Docs issue: TCP load balancing description
Bug Report
What is the issue?
The docs regarding TCP load balancing appear to be incorrect.
The docs in question are here: https://linkerd.io/2/features/load-balancing/, and seem to say that Linkerd does TCP load balancing (For TCP connections, Linkerd will balance connections). However, that is rather misleading.
As I understand it, if you are issuing TCP connections to a remote entity using some binary protocol (such as HTTPS encrypted by the client, but any binary protocol works here), Linkerd cannot do anything to figure out the destination. Hence it just proxies the request without doing load balancing. For some protocols that linkerd2 can understand, I think Linkerd does do connection level TCP load balancing (HTTP/1.0, but maybe others).
The docs should be corrected to make the behaviour clear.
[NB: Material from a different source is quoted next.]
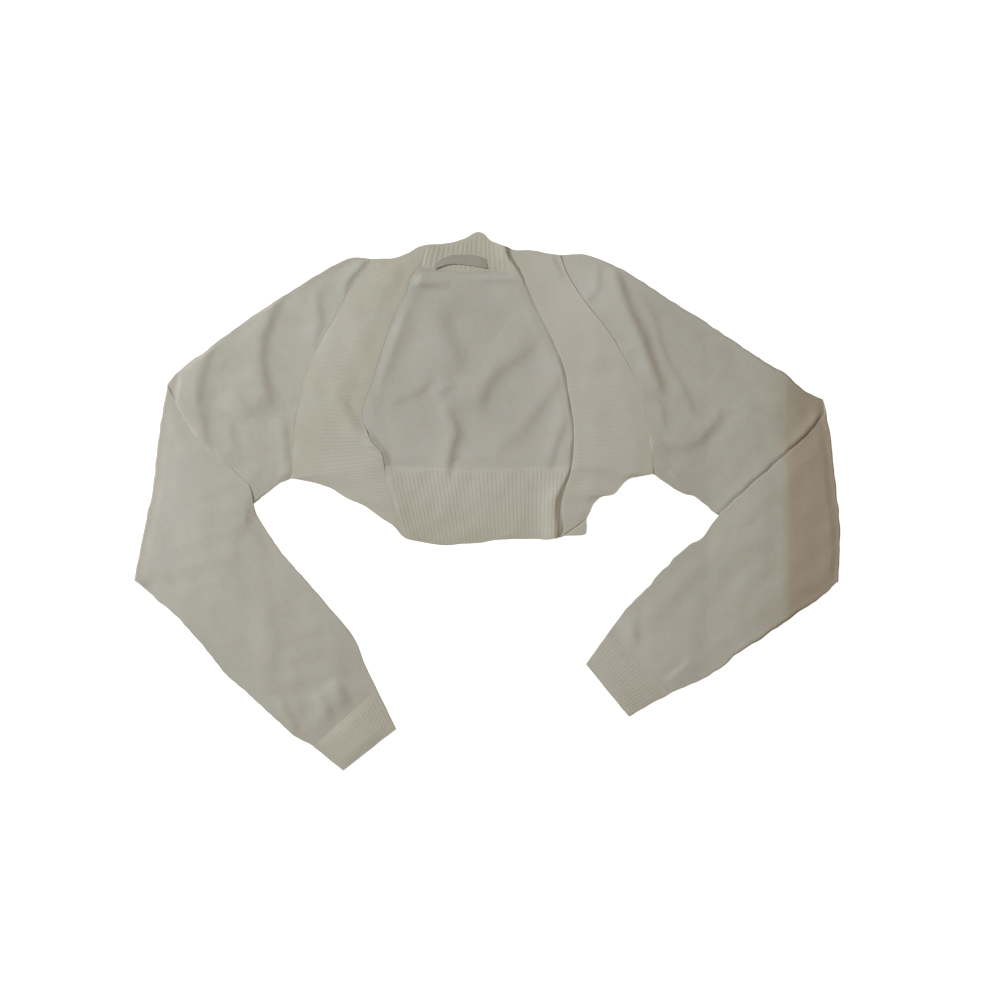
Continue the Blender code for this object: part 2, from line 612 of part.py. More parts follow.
def sleeve_tube(sleeve, collection):
    """A sleeve from its armhole mouth, round the elbow fold, to its cuff seam."""
    across = PLAN_STEPS_ACROSS
    upper_plan = patch(
        smooth_line(sleeve.armhole, across),
        smooth_line(sleeve.elbow, across),
        smooth_line(sleeve.overarm, ARM_STEPS),
        smooth_line(sleeve.underarm, ARM_STEPS),
    )
    upper_plan[0] += np.array([sleeve.side * ARMHOLE_OFFSET[0], ARMHOLE_OFFSET[1]])
    fore_plan = patch(
        smooth_line(sleeve.elbow, across, first=sleeve.elbow_slip),
        straight_line(*sleeve.cuff_start, across),
        smooth_line(sleeve.fore_inner, FOREARM_STEPS),
        smooth_line(sleeve.fore_outer, FOREARM_STEPS),
    )
    arm_creases = ARM_CREASES[sleeve.name]
    fore_creases = FOREARM_CREASES[sleeve.name]
    outer_rings = []
    inner_rings = []

    for step, row in enumerate(upper_plan):
        line = line_across(row)
        points = line(across_shares(math.dist(row[0], row[-1])))
        thickness = arm_thickness(sleeve, points, step / ARM_STEPS, arm_creases)
        outer, inner = ring_points(line, ring_depths(thickness), on_floor)
        outer_rings.append(outer)
        inner_rings.append(inner)

    flat = ring_depths(np.full(len(ACROSS_SHARES) + 4, 2 * WALL + HOLLOW_FLAT))
    for angle in ELBOW_ANGLES:
        turn = math.radians(angle)
        row = upper_plan[-1] + (fore_plan[0] - upper_plan[-1]) * angle / 180
        way = (row[-1] - row[0]) / math.dist(row[0], row[-1])
        outwards = sleeve.side * np.array([-way[1], way[0]])

        def bend(plan, depth, turn=turn, outwards=outwards):
            radius = ELBOW_OUTER_RADIUS - depth
            out = plan + outwards * (radius * math.sin(turn))[:, None]
            return np.column_stack([out, ELBOW_OUTER_RADIUS - radius * math.cos(turn)])

        outer, inner = ring_points(line_across(row), flat, bend)
        outer_rings.append(outer)
        inner_rings.append(inner)

    for step, row in enumerate(fore_plan):
        line = line_across(row)
        chord = math.dist(row[0], row[-1])
        points = line(across_shares(chord))
        lower, thickness = forearm_heights(sleeve, points, step / FOREARM_STEPS, fore_creases)

        def turned_over(plan, depth, step=step):
            under, total = forearm_heights(sleeve, plan, step / FOREARM_STEPS, fore_creases)
            return np.column_stack([plan, under + total - depth])

        outer, inner = ring_points(line, ring_depths(thickness), turned_over)
        outer_rings.append(outer)
        inner_rings.append(inner)

    return tube(f"sleeve_{sleeve.name}", np.array(outer_rings), np.array(inner_rings), collection)


def cuff(sleeve, collection):
    """A ribbed cuff: ribs along the sleeve on its upper side, and a plain side on the floor."""
    start = np.array(sleeve.cuff_start, float)
    end = np.array(sleeve.cuff_end, float)
    along = (end - start) / np.linalg.norm(end - start, axis=1)[:, None]
    start = start + along * SEAM_GAP
    ribs = round(math.dist(*start) / CUFF_RIB_PITCH) - 1
    rib_shares = np.linspace(0.07, 0.93, 2 * ribs + 1)
    thickness = 2 * WALL + HOLLOW_FLAT
    outer_rings = []
    inner_rings = []
    for step in range(CUFF_STEPS + 1):
        near, far = start + (end - start) * step / CUFF_STEPS
        chord = math.dist(near, far)
        raised = 0 < step < CUFF_STEPS
        first, second = (inset / chord for inset in EDGE_INSETS)
        shares = np.concatenate([[first, second], rib_shares, [1 - second, 1 - first]])
        turn = np.ones(len(shares))
        turn[[0, -1]] = EDGE_TURN
        ribbed = np.zeros(len(shares))
        if raised:
            ribbed[2:-2] = rib_relief(2 * ribs)
        half = thickness / 2
        wall_share = WALL / chord
        inner_shares = shares + wall_share * (1 - 2 * shares)
        rings = []
        inner_half = (half - WALL) * turn
        for ends, across, low, high in (
            ((0.0, 1.0), shares, half * (1 - turn), half * (1 + turn) + ribbed),
            ((wall_share, 1 - wall_share), inner_shares, half - inner_half, half + inner_half),
        ):
            def at(share):
                return near + (far - near) * np.atleast_1d(share)[:, None]

            rings.append(np.vstack([
                np.column_stack([at(ends[0]), [half]]),
                np.column_stack([at(across), low]),
                np.column_stack([at(ends[1]), [half]]),
                np.column_stack([at(across[::-1]), high[::-1]]),
            ]))
        outer_rings.append(rings[0])
        inner_rings.append(rings[1])
    return tube(f"cuff_{sleeve.name}", np.array(outer_rings), np.array(inner_rings), collection)


def centre_on_origin(made):
    """Moves the meshes so that the part's box stands on the origin by its bottom centre."""
    corners = np.array([vertex.co for part in made for vertex in part.data.vertices])
    lowest, highest = corners.min(axis=0), corners.max(axis=0)
    shift = -np.array([(lowest[0] + highest[0]) / 2, (lowest[1] + highest[1]) / 2, lowest[2]])
    for part in made:
        for vertex in part.data.vertices:
            vertex.co = vertex.co + type(vertex.co)(shift)


def main():
    for leftover in list(bpy.data.objects):
        bpy.data.objects.remove(leftover, do_unlink=True)
    collection = bpy.data.collections.new("knitted_shrug")
    bpy.context.scene.collection.children.link(collection)
    made = [
        back_panel(collection),
        hem_rib(collection),
        neck_rib(collection),
        label(collection),
        front_band(
            "front_band_left", BAND_EDGE_LEFT, (SHOULDER_LEFT, ARMHOLE_LEFT, SIDE_LEFT),
            RUNGS_LEFT, LIFTS_LEFT, BAND_CREASES["left"], collection,
        ),
        front_band(
            "front_band_right", BAND_EDGE_RIGHT, (SHOULDER_RIGHT, ARMHOLE_RIGHT, SIDE_RIGHT),
            RUNGS_RIGHT, LIFTS_RIGHT, BAND_CREASES["right"], collection,
        ),
    ]
    for sleeve in SLEEVES:
        made.append(sleeve_tube(sleeve, collection))
        made.append(cuff(sleeve, collection))
    centre_on_origin(made)


main()
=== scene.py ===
"""Knitted shrug laid flat on its back: the look of every piece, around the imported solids.

Metres, +Z up, lying on z = 0, with the neck towards +Y. The tables below are in millimetres, as the
pieces were drawn; LAY_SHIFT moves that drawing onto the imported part's origin.
"""

from __future__ import annotations

import logging
import math
from dataclasses import dataclass, field
from enum import Enum
from typing import Optional, Sequence, Union

import bpy
import numpy as np
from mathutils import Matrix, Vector

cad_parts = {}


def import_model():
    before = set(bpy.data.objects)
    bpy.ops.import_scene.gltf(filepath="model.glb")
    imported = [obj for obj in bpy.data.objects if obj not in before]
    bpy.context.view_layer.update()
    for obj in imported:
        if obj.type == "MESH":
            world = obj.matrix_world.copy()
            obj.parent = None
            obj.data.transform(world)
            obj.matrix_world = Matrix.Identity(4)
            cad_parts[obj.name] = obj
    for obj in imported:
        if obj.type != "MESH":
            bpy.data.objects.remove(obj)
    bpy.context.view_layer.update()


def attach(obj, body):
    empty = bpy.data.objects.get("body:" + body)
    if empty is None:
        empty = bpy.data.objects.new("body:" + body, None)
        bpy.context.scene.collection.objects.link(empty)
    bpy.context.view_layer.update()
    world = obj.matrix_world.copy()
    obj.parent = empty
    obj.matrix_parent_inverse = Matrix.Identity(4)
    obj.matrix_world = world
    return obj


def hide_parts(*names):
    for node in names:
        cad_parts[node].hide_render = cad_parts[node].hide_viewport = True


log = logging.getLogger("shrug")

Array = np.ndarray
Piece = bpy.types.Object
Socket = bpy.types.NodeSocket
Point = tuple[float, float]
Point3 = tuple[float, float, float]
Line = Sequence[Point]

MM = 0.001
LAY_SHIFT = np.array([0.611, -0.215])  # from the drawing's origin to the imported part's
WALL = 1.1  # thickness of the knitted cloth
LAY_GAP = 0.3  # between a layer and the one that lies on it
SEAM_GAP = 0.02  # between pieces sewn edge to edge
ROOT = "root"

WALE = 1.35  # width of one column of stitches
COURSE = 1.0  # height of one row of stitches
WALES_PER_RIB = 3.0

WAVER_LENGTH = 17.0  # usual distance from one slight waver of an edge to the next
WAVER_SEEDS = (71, 72)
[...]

Note that Istio has different behaviour here - it looks up the IP that the connection is going to, and uses that to pick the Kubernetes service with that cluster IP to let it do load balancing. This difference is confusing unless precisely documented because people may be familiar with the Istio behaviour (which has pros and cons - not arguing for a change to behaviour in this issue).
Note also relevant docs here: https://linkerd.io/2/features/protocol-detection/
These are about metrics, not load balancing, but I think the description here of when Linkerd gets involved are pretty clear and probably the same in both cases.
Thanks for opening this, @plwhite. I'm going to move this issue to the linkerd/website repo so that it doesn't get lost.
Thanks.
I've mulled this over, and concluded that the underlying issue is that there is no logic description, something that says "When it gets a packet Linkerd does X". I'd like to see a simple flow chart explaining the Linkerd2 logic, something that says something like the following:
- For a new outbound connection from the pod, just wait until some traffic appears (unless this is a server speaks first protocol, based on the port in use, in which case just create connection and forward packets from now on). When some traffic appears, look at it to do protocol detection.
- If not HTTP (including gRPC), then give up. Just proxy all traffic through blindly to destination.
- If HTTP, then get the destination from the Host/authority header. Create connections and send requests doing load balancing, mTLS, and enhanced metrics. This includes load balancing on a per-request not per-connection basis.
For inbound traffic, I am less sure but think that it is:
- Accept connection
- If server speaks first protocol, just connect and proxy all traffic; otherwise do protocol detection.
- If protocol detection says TLS and this is mTLS inside service mesh, then do TLS decryption before proxying traffic.
@plwhite thanks for filing this. We're a bit heads down with the 2.4 release but we'll get back to you soon!